• _EXERCISE INSTRUCTIONS_
Reproduce exactly the lines of the material beneath, from the line that contains "before = set(bpy.data.objects)" to the line that contains "return (TIP +", both included, and no other lines.

• _DATA_

★ ★ ★ ★ ★

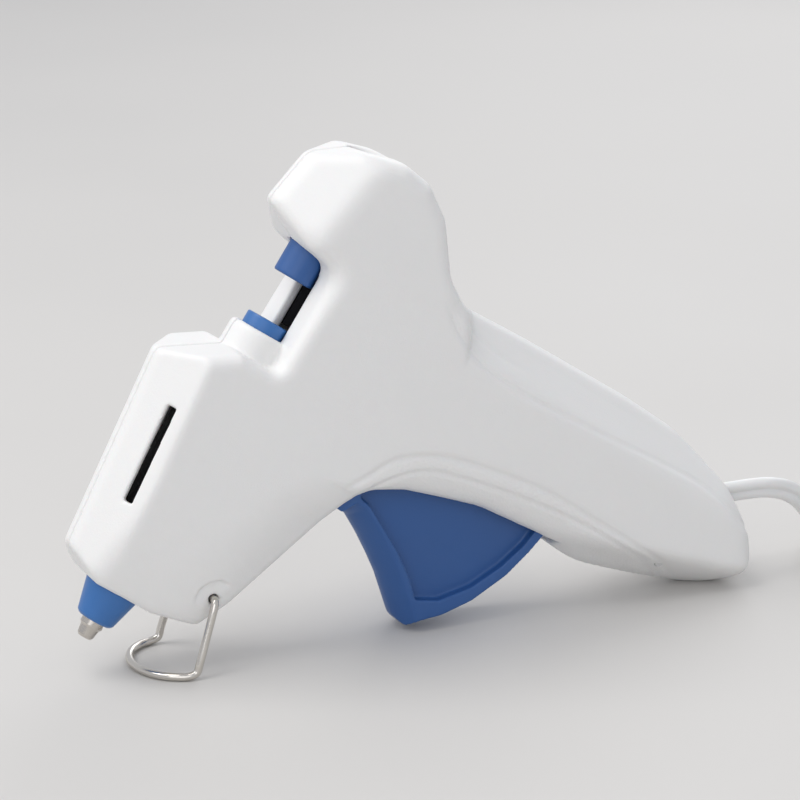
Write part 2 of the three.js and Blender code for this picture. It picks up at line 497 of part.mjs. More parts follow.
// ---------------------------------------------------------------- cord, hank, tie and plug
// The cord leaves the butt, sinks to the ground and is folded into a tied hank.
const HANK_Y = -10.5, HANK_X0 = 133, HANK_X1 = 218, FOLD_OUT = 24.8, FOLD_IN = 13.7, HANK_Z0 = 1.0, HANK_Z1 = 17.5;
const route = [[CORD_EXIT[0] - 13.5, 0, 21.2], [CORD_EXIT[0] - 6, 0, 21.2], [CORD_EXIT[0], 0, 21.2]];
for (const x of [92, 96, 100, 104, 108, 111.5, 115, 119, 123, 127]) {
  const R = 26, d1 = x - 92, d2 = 130.9 - x;
  const z = x < 111.45 ? 21.2 - (R - Math.sqrt(R * R - d1 * d1)) : 3.75 + (R - Math.sqrt(R * R - d2 * d2));
  const t = THREE.MathUtils.clamp((x - 94) / 37, 0, 1);
  route.push([x, 11.5 * t * t * (3 - 2 * t), z]);
}
put("power_cord", solid(tube(route, CORD_W / 2, CORD_W / 2, 8, 24)), CORD, group);
{
  const stadium = (r) => {
    const pts = [];
    for (let i = 0; i <= 12; i++) { const a = Math.PI / 2 - (Math.PI * i) / 12; pts.push([HANK_X1 + r * Math.cos(a), HANK_Y + r * Math.sin(a)]); }
    for (let i = 0; i <= 12; i++) { const a = -Math.PI / 2 - (Math.PI * i) / 12; pts.push([HANK_X0 + r * Math.cos(a), HANK_Y + r * Math.sin(a)]); }
    return pts;
  };
  const loop = plate(stadium(FOLD_OUT), HANK_Z0, HANK_Z1).subtract(plate(stadium(FOLD_IN), HANK_Z0 - 5, HANK_Z1 + 5));
  put("cord_coil", biggest(loop.subtract(solid(tube(route, CORD_W / 2 + 0.5, CORD_W / 2 + 0.5, 8, 24)))), CORD, group);
  const y0 = HANK_Y + FOLD_IN, y1 = HANK_Y + FOLD_OUT, t0 = 0.35, t1 = 0.85;
  const band = new THREE.Shape([[y0 - t1 - 0.3, 0.1], [y1 + t1, 0.1], [y1 + t1, HANK_Z1 + t1 + 0.3], [y0 - t1 - 0.3, HANK_Z1 + t1 + 0.3]].map((p) => new THREE.Vector2(...p)));
  band.holes.push(new THREE.Path([[y0 - t0, 0.65], [y0 - t0, HANK_Z1 + t0], [y1 + t0, HANK_Z1 + t0], [y1 + t0, 0.65]].map((p) => new THREE.Vector2(...p))));
  const t = new THREE.ExtrudeGeometry(band, { depth: 5, bevelEnabled: false });
  // (x, y, z) of the extrusion -> (Y, Z, X)
  t.applyMatrix4(new THREE.Matrix4().makeBasis(new THREE.Vector3(0, 1, 0), new THREE.Vector3(0, 0, 1), new THREE.Vector3(1, 0, 0)));
  t.translate(201, 0, 0);
  put("cord_tie", solid(t), BLACK, group);
}
{
  const z = 5.9, y = HANK_Y, x = HANK_X0 + 50;
  const body = geometryOf(cushion(rounded([[0, -4.6, 1], [0, 4.6, 1], [7, 6.2, 2], [22, 8.4, 2.5], [22, -8.4, 2.5], [7, -6.2, 2]].reverse(), 2), 5.6, 2, 0, 2, 2));
  body.translate(x, y, z);
  put("plug_body", solid(body), CORD, group);
  for (const s of [1, -1]) {
    const b = new THREE.ExtrudeGeometry(shapeOf(rounded([[0, -3.1, 0], [0, 3.1, 0], [16, 3.1, 1.6], [16, -3.1, 1.6]], 2)), { depth: 1.5, bevelEnabled: false });
    b.rotateX(Math.PI / 2);
    b.translate(x + 22.3, y + s * 6.3 + 0.75, z);
    put(s > 0 ? "plug_blade_1" : "plug_blade_2", solid(b), BRASS, group);
  }
}

group.updateMatrixWorld(true);
export default group;
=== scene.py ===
import math

import bpy
import numpy as np
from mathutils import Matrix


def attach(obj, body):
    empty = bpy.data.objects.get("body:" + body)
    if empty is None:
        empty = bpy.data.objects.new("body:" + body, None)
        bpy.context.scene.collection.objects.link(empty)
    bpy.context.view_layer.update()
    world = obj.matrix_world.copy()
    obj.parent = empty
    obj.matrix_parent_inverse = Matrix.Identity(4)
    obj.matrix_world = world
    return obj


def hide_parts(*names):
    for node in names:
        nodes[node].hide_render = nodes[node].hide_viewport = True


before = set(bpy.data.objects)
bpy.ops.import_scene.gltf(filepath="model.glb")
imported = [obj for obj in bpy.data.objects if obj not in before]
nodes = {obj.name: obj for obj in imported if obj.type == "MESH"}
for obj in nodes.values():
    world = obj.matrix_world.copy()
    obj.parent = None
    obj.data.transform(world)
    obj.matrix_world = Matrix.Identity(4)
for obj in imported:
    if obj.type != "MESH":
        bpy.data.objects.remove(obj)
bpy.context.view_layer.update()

import openvdb
from mathutils import Matrix, Vector

SCENE = bpy.context.scene
MM = 0.001

# gun axes: u back along the stick channel, v away from the handle, w to the left-hand side (w = -Y)
TIP = np.array([-83.72, 0.0, 9.63])
AX_U = np.array([0.5542, 0.0, 0.8324])
AX_V = np.array([-0.8324, 0.0, 0.5542])
AX_W = np.array([0.0, -1.0, 0.0])


def to_row(p):
    """Gun axes in mm to the row frame in metres."""
    p = np.asarray(p, float).reshape(-1, 3)
    return (TIP + p[:, :1] * AX_U + p[:, 1:2] * AX_V + p[:, 2:3] * AX_W) * MM


# ------------------------------------------------------------------ camera
cam_data = bpy.data.cameras.new("camera")
cam_data.lens = 135.0
cam_data.sensor_width = 36.0
cam_data.clip_start = 0.02
cam_data.clip_end = 20.0
cam = bpy.data.objects.new("camera", cam_data)
SCENE.collection.objects.link(cam)
cam.location = (-0.285055, -0.611284, 0.253585)
cam.rotation_euler = (Vector((-0.004671, 0.0, 0.056034)) - cam.location).to_track_quat("-Z", "Y").to_euler()
SCENE.camera = cam


# ------------------------------------------------------------------ materials
def rgb(r, g, b):
    return tuple(((c / 255 + 0.055) / 1.055) ** 2.4 if c > 10 else c / 255 / 12.92 for c in (r, g, b))


def material(name, color, rough=0.4, metal=0.0, rough_var=0.06, bump=0.0, scale=1500.0, coarse=60.0,
             color_var=0.03, coat=0.0, sss=0.0, grain=None, stretch=(1, 1, 1), alpha=1.0):
    m = bpy.data.materials.new(name)
    m.use_nodes = True
    t = m.node_tree
    b = t.nodes["Principled BSDF"]
    co = t.nodes.new("ShaderNodeTexCoord")
    mp = t.nodes.new("ShaderNodeMapping")
    mp.inputs["Scale"].default_value = stretch
    t.links.new(co.outputs["Object"], mp.inputs["Vector"])

    def noise(s, detail=3.0):
        n = t.nodes.new("ShaderNodeTexNoise")
        n.inputs["Scale"].default_value = s
        n.inputs["Detail"].default_value = detail
        t.links.new(mp.outputs["Vector"], n.inputs["Vector"])
        return n

    wide, fine = noise(coarse), noise(scale, 2.0)
    dark = tuple(c * (1 - color_var) for c in color) + (1,)
    lite = tuple(min(1.0, c * (1 + color_var)) for c in color) + (1,)
    mix = t.nodes.new("ShaderNodeMix")
    mix.data_type = "RGBA"
    mix.inputs[6].default_value = dark
    mix.inputs[7].default_value = lite
    t.links.new(wide.outputs["Fac"], mix.inputs[0])
    t.links.new(mix.outputs[2], b.inputs["Base Color"])
    mr = t.nodes.new("ShaderNodeMapRange")
    mr.inputs["From Min"].default_value = 0.3
    mr.inputs["From Max"].default_value = 0.7
    mr.inputs["To Min"].default_value = max(0.02, rough - rough_var)
    mr.inputs["To Max"].default_value = min(1.0, rough + rough_var)
    t.links.new(wide.outputs["Fac"], mr.inputs["Value"])
    t.links.new(mr.outputs["Result"], b.inputs["Roughness"])
    b.inputs["Metallic"].default_value = metal
    b.inputs["Coat Weight"].default_value = coat
    if sss:
        b.inputs["Subsurface Weight"].default_value = sss
        b.inputs["Subsurface Scale"].default_value = 0.002
    if bump:
        bp = t.nodes.new("ShaderNodeBump")
        bp.inputs["Strength"].default_value = bump
        bp.inputs["Distance"].default_value = 0.00012
        t.links.new(fine.outputs["Fac"], bp.inputs["Height"])
        last = bp
        if grain:
            vor = t.nodes.new("ShaderNodeTexVoronoi")
            vor.inputs["Scale"].default_value = grain
            t.links.new(mp.outputs["Vector"], vor.inputs["Vector"])
            att = t.nodes.new("ShaderNodeAttribute")
            att.attribute_name = "grain"
            mul = t.nodes.new("ShaderNodeMath")
            mul.operation = "MULTIPLY"
            t.links.new(vor.outputs["Distance"], mul.inputs[0])
            t.links.new(att.outputs["Fac"], mul.inputs[1])
            b2 = t.nodes.new("ShaderNodeBump")
            b2.inputs["Strength"].default_value = 0.55
            b2.inputs["Distance"].default_value = 0.00016
            t.links.new(mul.outputs["Value"], b2.inputs["Height"])
            t.links.new(bp.outputs["Normal"], b2.inputs["Normal"])
            last = b2
        t.links.new(last.outputs["Normal"], b.inputs["Normal"])
    m.diffuse_color = tuple(color) + (1,)
    return m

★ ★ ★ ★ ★

• _ANSWER TO THIS TASK_
before = set(bpy.data.objects)
bpy.ops.import_scene.gltf(filepath="model.glb")
imported = [obj for obj in bpy.data.objects if obj not in before]
nodes = {obj.name: obj for obj in imported if obj.type == "MESH"}
for obj in nodes.values():
    world = obj.matrix_world.copy()
    obj.parent = None
    obj.data.transform(world)
    obj.matrix_world = Matrix.Identity(4)
for obj in imported:
    if obj.type != "MESH":
        bpy.data.objects.remove(obj)
bpy.context.view_layer.update()

import openvdb
from mathutils import Matrix, Vector

SCENE = bpy.context.scene
MM = 0.001

# gun axes: u back along the stick channel, v away from the handle, w to the left-hand side (w = -Y)
TIP = np.array([-83.72, 0.0, 9.63])
AX_U = np.array([0.5542, 0.0, 0.8324])
AX_V = np.array([-0.8324, 0.0, 0.5542])
AX_W = np.array([0.0, -1.0, 0.0])


def to_row(p):
    """Gun axes in mm to the row frame in metres."""
    p = np.asarray(p, float).reshape(-1, 3)
    return (TIP + p[:, :1] * AX_U + p[:, 1:2] * AX_V + p[:, 2:3] * AX_W) * MM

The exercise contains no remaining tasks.